The style is quite unique and recalls a mural fresco. Rather than presenting an accentuated realism, the artist has emphasized the liveliness of the scene by using a broad, varied and sometimes bold palette of colors (the body of the wolf is almost yellow, grayish blue for the nuanced coat of the deer, gray for that of the tiger, gray for the bird feathers) and an almost naive draughtsmanship reminiscent of Impressionism, where the silhouettes of the animals and many anatomical details are first outlined in black. The presence of birds and shrubs helps in making the image full of life.
Painted glass – a class of rare objects, which still raises problems of classification and chronology – appeared in the Roman world as of the 1st century A.D. In his Natural History, Pliny the Elder mentions glass as a material particularly suitable for decoration, by adding an enamel to the surface (Nat. Hist., LXVII, 36). Indeed, after the manufacturing of the vessel (blown, molded, etc.), the decoration was made by applying polychromatic enamels with a brush directly on to the glass; the vessel was then heated in the furnace (a delicate operation, because of possible glass breakage or deformation) in order to better fix the colors and ensure a more durable decoration.
The production of painted glass vases is generally linked with the innovative spirit of Eastern artistic tradition. In the early Imperial period, the spread of this class of vessels was extremely important, reaching as it did virtually the entire world as known at the time, from Western Europe (Great Britain, continental Western Europe with particular prevalence in the central Alpine region), to the Mediterranean world (Italy, North Africa, Greece), the Black Sea, the Near East, Egypt and up to ancient Bactria (goblets from the Bagram treasure).
The forms concerned are rare: the most common (with a greater concentration between northern Italy and the central-western Alps) are the small, colored blown glass cups, usually decorated with garlands of leaves and birds depicted with varying degrees of sophistication; these are followed by the amphoriskoi (small types of amphora), with two published examples; furthermore, there are the many tall and narrow goblets, attested by a number of pieces found in Germany (now lost) and especially in the Bagram treasure; among the bottles, two other examples are known, one housed in the Corning Museum of Glass, in New York, with a rich mythological scene telling the story of Marsyas and Apollo, but chronologically more recent, and the other formerly in the Gawain McKinley Collection, made of green glass, representing a scene of marine creatures, the latter being a closer parallel.
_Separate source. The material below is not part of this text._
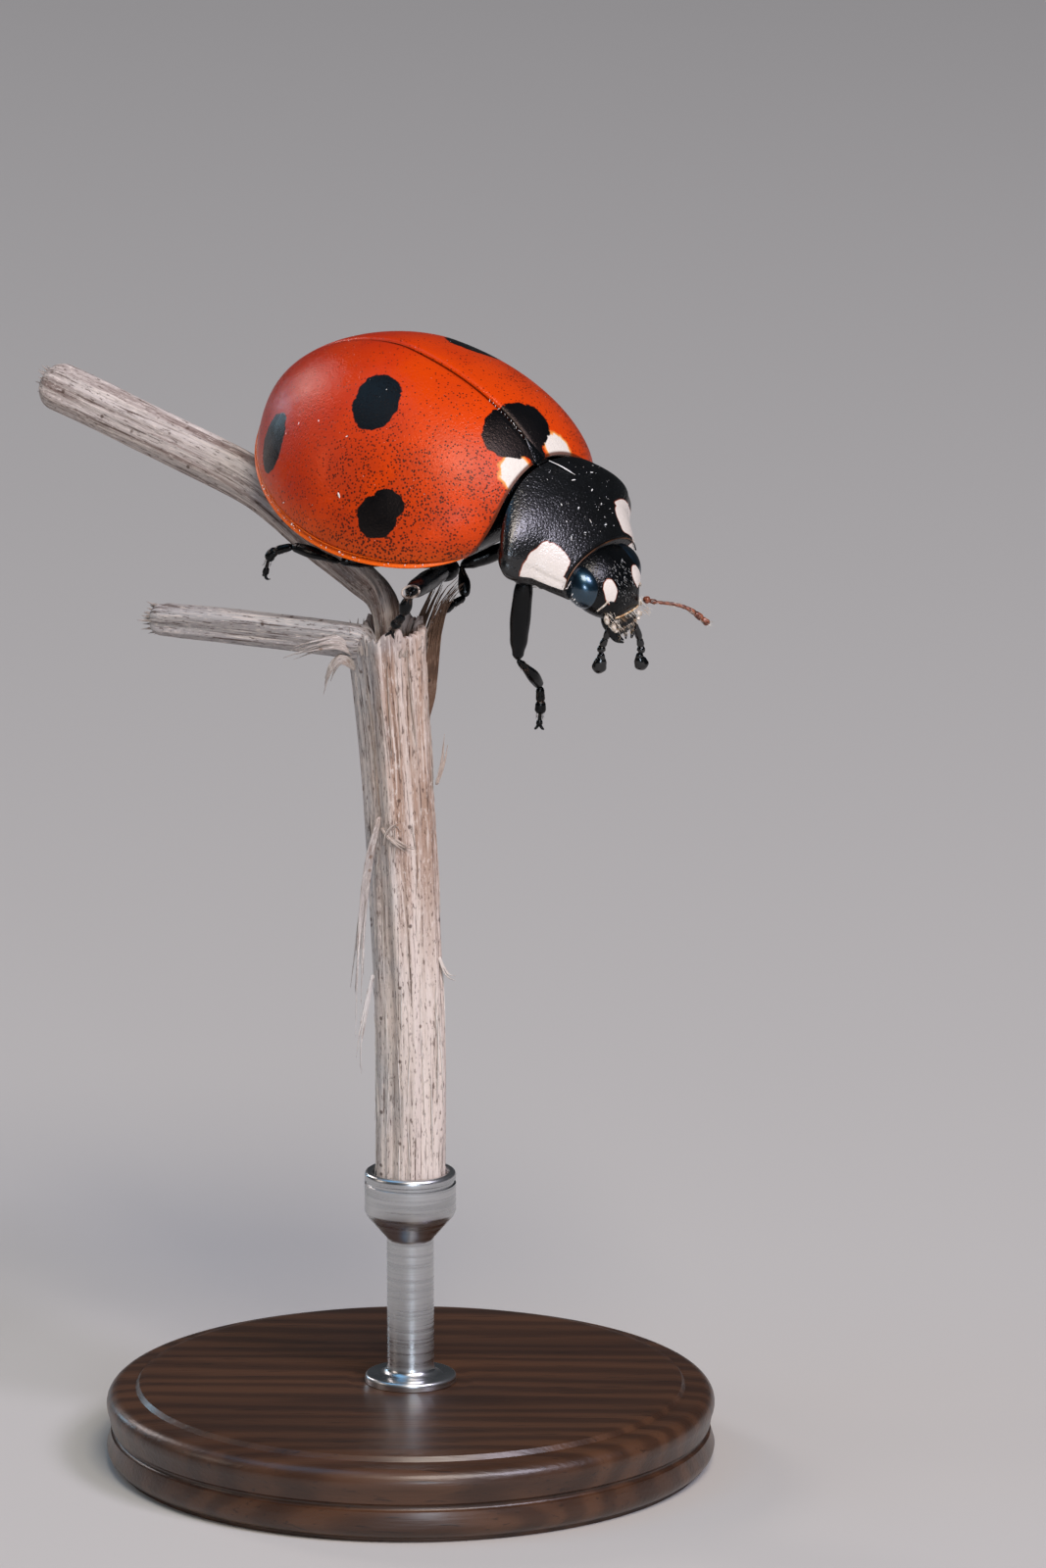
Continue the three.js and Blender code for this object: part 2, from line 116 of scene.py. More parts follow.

Stylistically, one may note, on our bottle, the presence of two elements that can be considered as leitmotifs of this group of vessels: the rosette surrounded by a dotted circle under the base (cf. especially the bottoms of the cups mentioned) and the frieze of polychromatic flowers on the shoulder (cf. their regular appearance on the goblets from Bagram); both patterns also appear on the bottle with the scene of marine creatures. The very hectic subject of the main frieze does not seem to have precise parallels (except perhaps on a vessel from Bagram, on which, among other figures in a rocky landscape, a tiger is seen chasing an oryx), although wild animals were painted on many glass cups and vases.
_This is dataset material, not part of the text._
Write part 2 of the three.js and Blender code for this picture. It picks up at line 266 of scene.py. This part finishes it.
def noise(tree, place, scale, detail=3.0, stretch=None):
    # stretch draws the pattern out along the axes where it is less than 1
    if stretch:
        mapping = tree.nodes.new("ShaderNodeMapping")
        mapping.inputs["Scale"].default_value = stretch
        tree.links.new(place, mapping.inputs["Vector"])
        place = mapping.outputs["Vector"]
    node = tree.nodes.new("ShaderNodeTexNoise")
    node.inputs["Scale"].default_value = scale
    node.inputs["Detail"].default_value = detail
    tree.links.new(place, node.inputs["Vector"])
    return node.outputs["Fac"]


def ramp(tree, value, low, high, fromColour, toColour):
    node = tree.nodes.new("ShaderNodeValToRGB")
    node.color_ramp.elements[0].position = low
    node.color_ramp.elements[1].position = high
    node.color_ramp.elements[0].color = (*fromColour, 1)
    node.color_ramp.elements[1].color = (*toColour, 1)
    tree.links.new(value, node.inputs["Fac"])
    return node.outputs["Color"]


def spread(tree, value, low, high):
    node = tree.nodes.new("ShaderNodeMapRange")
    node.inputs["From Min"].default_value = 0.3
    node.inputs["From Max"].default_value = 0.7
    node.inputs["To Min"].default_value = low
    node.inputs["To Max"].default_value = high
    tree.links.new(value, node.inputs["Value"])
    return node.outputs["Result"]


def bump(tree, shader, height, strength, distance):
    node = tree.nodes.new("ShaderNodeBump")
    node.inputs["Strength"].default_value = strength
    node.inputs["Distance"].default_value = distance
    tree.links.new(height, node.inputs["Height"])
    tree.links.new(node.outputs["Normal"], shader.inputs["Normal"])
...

The problem of the localization of the workshop(s) has still not been definitively resolved; the latest studies favor either a Near Eastern origin (Syro-Palestinian coastal city) or an Egyptian origin (Alexandria) for this class of materials; but there is also a case for the existence of a workshop located in northern Italy (directed by an immigrant oriental master?), responsible for product distribution in Western Europe. The chronology points to somewhere between the Tiberian and the Flavian period for the cups, while the Bagram goblets (whose dating was recently reviewed) would be slightly more recent (their production lasted until the early 2nd century A.D.).
Complete bottle, virtually intact; cracks on the base; paint slightly faded in places. Thin, clear blown glass; series of incised lines decorating the maximum body diameter, the shoulder and the neck of the vessel.
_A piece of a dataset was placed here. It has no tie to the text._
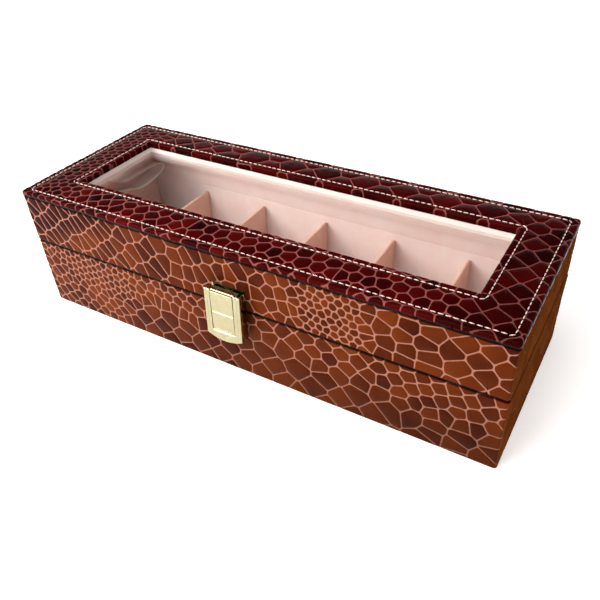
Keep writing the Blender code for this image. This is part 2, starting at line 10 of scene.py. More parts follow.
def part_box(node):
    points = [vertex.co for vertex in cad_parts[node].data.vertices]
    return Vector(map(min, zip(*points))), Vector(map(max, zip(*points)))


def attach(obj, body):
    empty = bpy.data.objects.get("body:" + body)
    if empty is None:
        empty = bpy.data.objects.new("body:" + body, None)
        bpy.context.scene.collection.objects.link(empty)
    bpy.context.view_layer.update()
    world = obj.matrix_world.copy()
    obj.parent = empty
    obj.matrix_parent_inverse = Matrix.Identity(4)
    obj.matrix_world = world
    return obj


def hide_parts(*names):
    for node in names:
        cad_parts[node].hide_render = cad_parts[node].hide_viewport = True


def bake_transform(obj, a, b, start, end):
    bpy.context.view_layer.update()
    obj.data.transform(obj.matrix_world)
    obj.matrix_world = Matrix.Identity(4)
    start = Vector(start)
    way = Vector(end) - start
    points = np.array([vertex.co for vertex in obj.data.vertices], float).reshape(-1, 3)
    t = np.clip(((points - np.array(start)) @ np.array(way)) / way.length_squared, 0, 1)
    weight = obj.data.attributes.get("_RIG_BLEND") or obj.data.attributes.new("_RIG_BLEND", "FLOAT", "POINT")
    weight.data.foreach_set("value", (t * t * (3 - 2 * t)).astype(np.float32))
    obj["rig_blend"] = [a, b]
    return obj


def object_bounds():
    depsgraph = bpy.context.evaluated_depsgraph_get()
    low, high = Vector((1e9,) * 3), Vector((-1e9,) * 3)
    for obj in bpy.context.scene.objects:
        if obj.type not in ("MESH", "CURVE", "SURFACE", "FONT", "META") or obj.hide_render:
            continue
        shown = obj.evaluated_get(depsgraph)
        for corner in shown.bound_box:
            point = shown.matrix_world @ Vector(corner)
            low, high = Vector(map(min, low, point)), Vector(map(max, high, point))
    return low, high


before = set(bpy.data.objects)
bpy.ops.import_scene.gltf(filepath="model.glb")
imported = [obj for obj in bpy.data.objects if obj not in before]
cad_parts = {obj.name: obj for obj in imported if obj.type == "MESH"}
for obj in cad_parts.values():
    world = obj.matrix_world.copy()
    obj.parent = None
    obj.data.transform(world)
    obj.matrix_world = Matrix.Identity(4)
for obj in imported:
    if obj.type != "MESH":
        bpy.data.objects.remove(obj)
cad_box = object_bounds()


# ---------------------------------------------------------------------------
# The studio. The box stands on a sweep of white card. Two soft lights stand to
# the front left, a broad one hangs overhead and a weak one fills from behind,
# so the front is bright at its left end and falls off to the right.
# ---------------------------------------------------------------------------
def linear(hex_colour):
    """Linear colour, with alpha 1, of an sRGB hex value."""
    channels = [int(hex_colour[i : i + 2], 16) / 255 for i in (1, 3, 5)]
    return (*(c / 12.92 if c <= 0.04045 else ((c + 0.055) / 1.055) ** 2.4 for c in channels), 1.0)


def add_node(tree, kind, sockets=(), **options):
    """Adds a node. A socket, by name or number, takes a value, a node's output, or a node for its first."""
    made = tree.nodes.new(kind)
    for option, value in options.items():
        setattr(made, option, value)
    for socket, value in dict(sockets).items():
        if isinstance(value, bpy.types.Node):
            value = value.outputs[0]
        if isinstance(value, bpy.types.NodeSocket):
            tree.links.new(value, made.inputs[socket])
        else:
            made.inputs[socket].default_value = value
    return made


def new_material(name, **values):
    """A material whose Principled shader takes the values given; returns it, its tree and the shader."""
    material = bpy.data.materials.new(name)
    material.use_nodes = True
    tree = material.node_tree
    shader = tree.nodes["Principled BSDF"]
    for socket, value in values.items():
        shader.inputs[socket.replace("_", " ")].default_value = value
    return material, tree, shader


def mottle(tree, shader, pattern, dark, light, strength, height, relief=None):
    """Colours a surface between two tones by a pattern, and bumps it by that pattern or its own relief."""
    tones = add_node(tree, "ShaderNodeMix", {0: pattern, 6: linear(dark), 7: linear(light)}, data_type="RGBA")
    tree.links.new(tones.outputs[2], shader.inputs["Base Color"])
    bump = add_node(
        tree, "ShaderNodeBump", {"Height": relief or pattern, "Strength": strength, "Distance": height}
    )
    tree.links.new(bump.outputs["Normal"], shader.inputs["Normal"])


def add_mesh(name, bm, material=None, smooth=True):
    """Makes an object at the origin of a bmesh in place, and frees the bmesh."""
    mesh = bpy.data.meshes.new(name)
    bm.to_mesh(mesh)
    bm.free()
    mesh.polygons.foreach_set("use_smooth", [smooth] * len(mesh.polygons))
    if material:
        mesh.materials.append(material)
    piece = bpy.data.objects.new(name, mesh)
    bpy.context.scene.collection.objects.link(piece)
    return piece


FLOOR_REACH, SWEEP_OUT, SWEEP_UP = 2.0, 0.8, 1.2
floor_mesh = bmesh.new()
sweep = [(0, 0), (FLOOR_REACH, 0)]
for angle in (0.2, 0.4, 0.6, 0.8, 1.0, 1.2, 1.4, 1.57):
    sweep.append((FLOOR_REACH + SWEEP_OUT * math.sin(angle), SWEEP_UP * (1 - math.cos(angle))))
line = [floor_mesh.verts.new((out, 0, up)) for out, up in sweep]
line = line + [floor_mesh.edges.new(pair) for pair in zip(line, line[1:])]
bmesh.ops.spin(floor_mesh, geom=line, axis=(0, 0, 1), angle=math.tau, steps=48, use_merge=True)
bmesh.ops.remove_doubles(floor_mesh, verts=floor_mesh.verts, dist=1e-5)
card, card_tree, card_shader = new_material("white_card", Base_Color=linear("#F7F6F5"), Roughness=0.9)
card_shader.inputs["Specular IOR Level"].default_value = 0.1
# The card is lit from below as well, as on a light table.
card_shader.inputs["Emission Color"].default_value = linear("#FFFEFC")
card_shader.inputs["Emission Strength"].default_value = 0.40
floor = add_mesh("floor", floor_mesh, card)
floor.location.z = cad_box[0].z - 0.0002

for light_name, azimuth, elevation, distance, size, watts, colour in (
    ("key", -52, 36, 0.9, 0.5, 6.0, "#FFF4EA"),
    ("front", -22, 36, 0.9, 0.5, 4.4, "#FFF8F2"),
    ("overhead", 0, 76, 1.7, 1.0, 17, "#FFFBF8"),
    ("rear", 165, 50, 2.0, 1.4, 4, "#F4F6FF"),
):
    light = bpy.data.lights.new(light_name, "AREA")
    light.size = size
    light.energy = watts
    light.color = linear(colour)[:3]
    lamp = bpy.data.objects.new(light_name, light)
    turn, rise = math.radians(azimuth), math.radians(elevation)
    away = Vector((math.sin(turn) * math.cos(rise), -math.cos(turn) * math.cos(rise), math.sin(rise)))
    lamp.location = Vector((0, 0, 0.04)) + away * distance
    lamp.rotation_euler = away.to_track_quat("Z", "Y").to_euler()
    lamp.visible_glossy = light_name != "rear"
    bpy.context.scene.collection.objects.link(lamp)

world = bpy.data.worlds.new("soft_room")
world.use_nodes = True
world.node_tree.nodes["Background"].inputs["Color"].default_value = linear("#FFFFFF")
world.node_tree.nodes["Background"].inputs["Strength"].default_value = 0.12
bpy.context.scene.world = world
bpy.context.scene.view_settings.view_transform = "Standard"

camera_data = bpy.data.cameras.new("camera")
camera_data.lens = 38.31
camera_data.sensor_width = 36
camera_data.shift_x = -0.0367
camera_data.clip_start = 0.01
camera_data.clip_end = 50
camera = bpy.data.objects.new("camera", camera_data)
camera.location = (0.18034, -0.25891, 0.25689)
camera.rotation_euler = [math.radians(angle) for angle in (52.042, 2.112, 29.610)]
bpy.context.scene.collection.objects.link(camera)
bpy.context.scene.camera = camera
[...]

Art market, prior to 1950s;
Ex-Elie Bustros Collection, Beirut, Lebanon, 1950-1960s.
Christie’s, London, October 7, 2010, Lot 55 (bottle from the Gawain McKinley Collection).
COARELLI F., Su alcuni vetri dipinti scoperti nella Germania indipendente e sul commercio Alessandrino in Occidente nei primi due secoli dell’Impero, in Archeologia Classica, XV, Rome, 1963, pp. 61-85.
HARDEN D.B. (ed.), Glass of the Caesars, Milan, 1987, pp. 259 ff.
On the cups, see:
BAGGIO SIMONA S., I vetri romani provenienti dalle terre dell’attuale Cantone Ticino, Locarno, 1991, pp. 62-70.
RÜTTI B., Early Enamelled Glass, in NEWBY M. and PAINTER K. (eds.), Roman Glass: Two Centuries of Art and Invention, London, 1991, pp. 122-136.
On the Bagram goblets:
Afghanistan: Les trésors retrouvés, Paris, 2006, p. 225, no. 163; pp. 250-251, nos. 211-212 (complete bibliography pp. 110-111).
WHITEHOUSE D., Begram Reconsidered, in Kölner Jahrbücher, 22, 1989, pp. 151-157.